The Riemann Hypothesis was put forward by Bernhard Riemann, one of the most important mathematicians of all time, in the year 1859. Riemann brought about a shift in perspective in the philosophy of mathematical research. He believed it was more important to understand the hidden structure of maths than to try to solve specific questions. In that sense, he heralded a revolution in the psychology of approaching mathematical problems, a culture that continues to this day. In fact, half a century later, Einstein would discover that Riemann’s new mathematical language, of which the Hypothesis was merely an incidental observation, was perfectly suited to express his transformative ideas of special and general relativity.

Over time, hundreds of other results have come up which proceed by assuming either the truth or falsity of the Riemann Hypothesis. Thus the resolution of this hypothesis, either way, will have huge implications for the mathematical edifice.

At its heart, the Riemann Hypothesis asks a simple question – is there some hidden pattern in the distribution of prime numbers?

Despite being the building blocks of arithmetic, prime numbers are really not that well understood. Why does their distribution seem so random? Are they following some pattern? Is there some logical structure that permeates them, and which could be used to catch a glimpse about their mysterious world?
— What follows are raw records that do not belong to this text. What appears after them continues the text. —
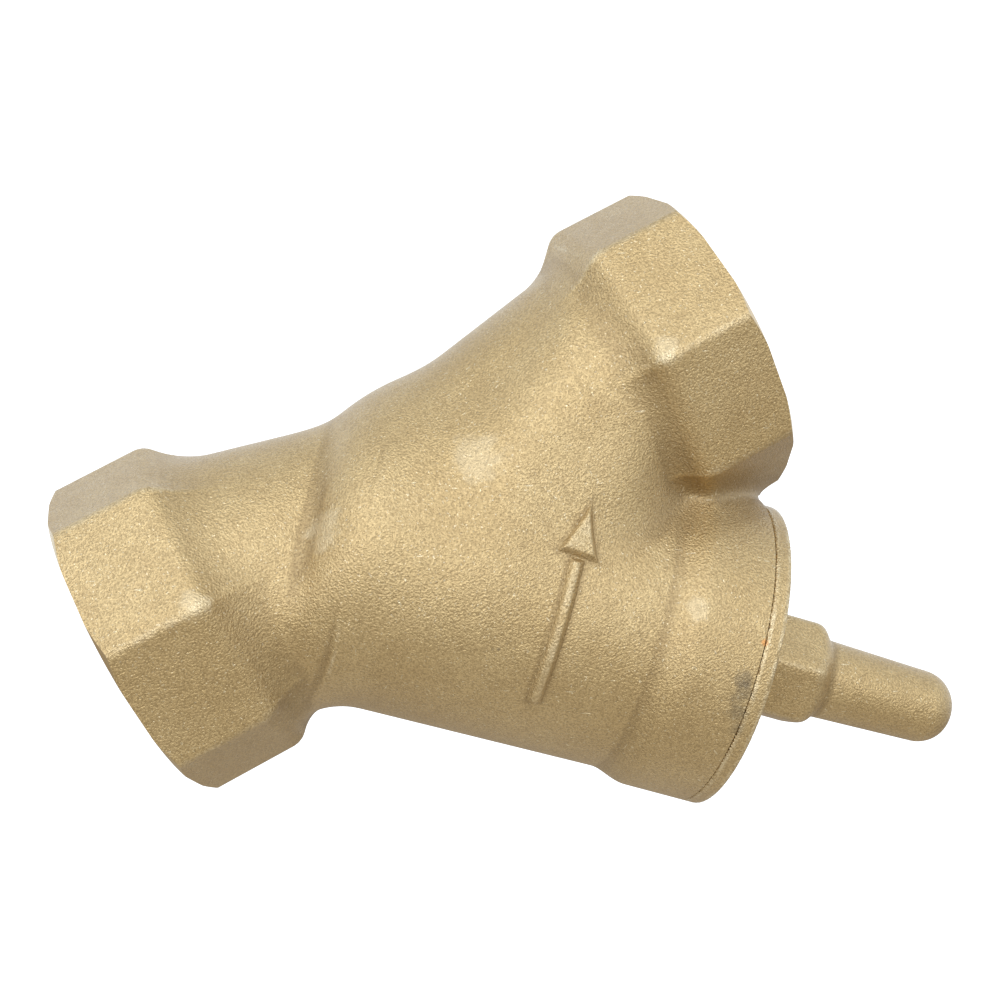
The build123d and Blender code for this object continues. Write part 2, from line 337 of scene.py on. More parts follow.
def thread_rows(start, end, radius, depth, pitch, fade_in, fade_out):
    """Rows of a right-hand thread: a rounded 55 degree profile that winds round the wall."""
    rows = []
    count = int((end - start) / pitch * (10))
    for i in range(count + 1):
        s = start + (end - start) * i / count
        fade = smooth_step(-0.001, fade_in, s - start) * smooth_step(-0.001, fade_out, end - s)

        def wall(angles, s=s, fade=fade):
            ridge = np.abs(np.mod(s / pitch - angles / (2 * pi), 1.0) - 0.5) * 2.0
            return radius - depth * fade * np.clip((ridge - 0.14) / 0.72, 0.0, 1.0)

        rows.append((s, wall))
    return rows


def run_bore(name, neck, far, origin, axis, materials):
    """The void of one end of the run: lead-in, pipe thread and a passage that narrows."""
    thread_end = PIPE_THREAD_LENGTH + PIPE_THREAD_DEPTH
    small = PIPE_THREAD_RADIUS - PIPE_THREAD_DEPTH
    passage = neck - PASSAGE_DROP
    mouth = PIPE_THREAD_RADIUS + LEAD_IN
    profile = (
        [(-OVERRUN, mouth), (0.0, mouth)]
        + thread_rows(
            LEAD_IN, PIPE_THREAD_LENGTH, PIPE_THREAD_RADIUS, PIPE_THREAD_DEPTH, PIPE_THREAD_PITCH, 1.4, 1.8
        )
        + [(thread_end, small), (thread_end + small - passage, passage), (far, WAIST_BORE)]
    )
    return turned_solid(name, profile, origin, axis, materials)


# ---------------------------------------------------------------------------------------------
# Body
# ---------------------------------------------------------------------------------------------
def add_wear_and_crease_shade(obj, field, start, convex, concave):
    """Writes how sharply the forging turns at each vertex: wear on edges, and a mask for painted shade in
    creases.
    """
    mesh = obj.data
    co = np.empty(len(mesh.vertices) * 3)
    mesh.vertices.foreach_get("co", co)
    p = co.reshape(-1, 3) / MM
    reach = 0.9
    bend = -6.0 * field(p[:, 0], p[:, 1], p[:, 2])
    for step in np.vstack([np.eye(3), -np.eye(3)]) * reach:
        q = p + step
        bend += field(q[:, 0], q[:, 1], q[:, 2])
    bend /= reach * reach
    # wear brightens convex edges; the concave mask darkens creases as painted shade
    for name, value in (("wear", (bend - start) / convex), ("cavity", (-bend - 0.01) / concave)):
        layer = mesh.attributes.new(name, "FLOAT", "POINT")
        layer.data.foreach_set("value", np.clip(value, 0.0, 1.0))


def finish_mesh(obj):
    """Clean normals: smooth forging, crisp machined edges."""
    obj.data.validate()
    obj.data.shade_smooth()
    obj.data.set_sharp_from_angle(angle=radians(32))


# A plain raised arrow on the front of the leg, where the photographed part has raised letters.
ARROW_LENGTH = 36.0
ARROW_HEAD = 9.0
ARROW_WIDTH = 8.0
ARROW_SHAFT = 3.0
ARROW_PROUD = 0.85
ARROW_ALONG = 41.3
ARROW_SKIN_RADIUS = BARREL_RADIUS - 0.7
ARROW_SUNK = 0.08
ARROW_MARGIN = 0.12
ARROW_SLOPE = 1.15


def arrow_height(across, along):
    """How far the cast arrow stands proud, over the leg's surface unrolled flat."""
    beyond = np.abs(across + ARROW_HEAD / 2) - (ARROW_LENGTH - ARROW_HEAD) / 2
    shaft = np.maximum(np.abs(along) - ARROW_SHAFT / 2, beyond)
    tip = ARROW_LENGTH / 2
    slope = ARROW_WIDTH / 2 / ARROW_HEAD
    head = np.maximum(
        (np.abs(along) - (tip - across) * slope) / np.hypot(1.0, slope),
        tip - ARROW_HEAD - across,
    )
    inside = -np.minimum(shaft, head)
    rise = smooth_step(-ARROW_MARGIN, ARROW_SLOPE, inside)
    return -ARROW_SUNK + (ARROW_PROUD + ARROW_SUNK) * rise, inside


def arrow_field(x, y, z):
    """The arrow on the front of the leg: the forging's skin raised inside the outline."""
    along, up, q = leg_coordinates(x, y, z)
    across = np.arctan2(up, -y) * ARROW_SKIN_RADIUS
    height, inside = arrow_height(across, along - ARROW_ALONG)
    skin = body_forging(x, y, z)
    return np.maximum(np.maximum(skin - height, -skin - 0.9), -inside - ARROW_MARGIN)


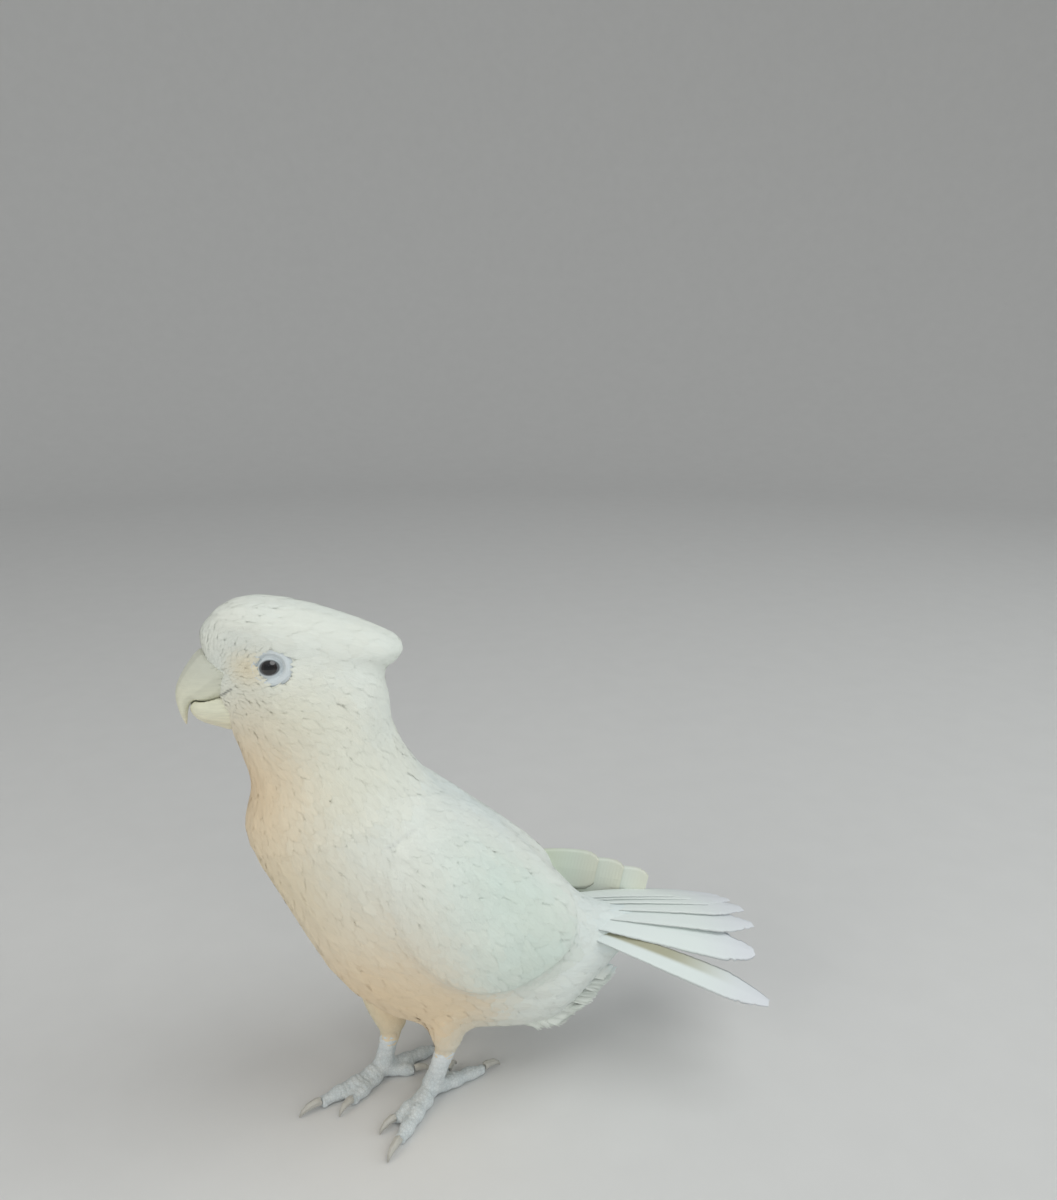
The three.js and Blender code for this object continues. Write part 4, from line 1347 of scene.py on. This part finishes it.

Given a prime number, how long do we have to count upwards till we encounter another one?

Mankind’s quest to understand prime numbers actually has a pretty rich history that goes back over two thousand years to Euclid who, in his book Elements published around 300 BCE, provided a very simple argument to prove that there are an infinite number of primes. Over time a number of mathematicians have worked on it. In fact, the list of mathematicians whose work has either directly or indirectly helped in our understanding of primes sounds like a who’s who of the history of mathematics – Euler, Fermat, Gauss, Dirichlet, Fourier, Hilbert, Riemann, Ramanujan, Hardy, Gödel and Turing.

The modern history of the story, as well as this book, starts with Gauss who brought about the first fundamental shift in how we think about prime numbers. Instead of asking when the next prime number will occur, he asked, instead, how many primes occur up to any given number ‘n’. John Napier had come up with his logarithm tables just a few decades before, and Gauss realised he could use them to convert multiplications of huge numbers into simple addition. He developed his ideas and came up with his path-breaking approximation of n/log(n).

It was Riemann, however, who shifted gears and brought about the second fundamental shift by opening up a new landscape to understand the problem. He transformed the puzzle of the distribution of primes into the properties of a certain curve in three dimensions. The Riemann Hypothesis essentially states that the set of coordinates where the height of the curve is 0, follow a particular pattern.

The Music of the Primes provides an extremely enriching and exhilarating vision of the developments in the study of primes over the last two hundred odd years when, really, most of the progress has been made. Among the many interesting things I came to know, two have really stood out.

The first one was realising that in 1976 a group of mathematicians, working on a theorem put forth by the Russian mathematician Yuri Matiyasevich, came up with a formula in 26 variables using which it is possible to generate all the prime numbers. The second was realising that even though we have such a formula, it is not as valued today because the focus has now shifted following Riemann’s gear change, and it was precisely this striving to make sense of the hidden structure and behaviour of mathematics that has led to connections between, lo and behold, prime numbers, quantum theory and chaos theory. That’s right. Please do yourself the favour of reading the previous sentence again, and then kindly proceed to pick up your jaw that may have fallen to the floor.

Sautoy is the Simonyi Professor for the Public Understanding of Science at the University of Oxford, a chair that was created in 1995 and was occupied by Richard Dawkins till 2008, when Sautoy took over. His choice for the title of the book reflects his ability to realise that referencing the Hypothesis would end up restricting his audience to a very niche subset of mathematical enthusiasts, whereas a title such as The Music of the Primes is at once both mysterious and evocative, and would be able to vibe even with the general public.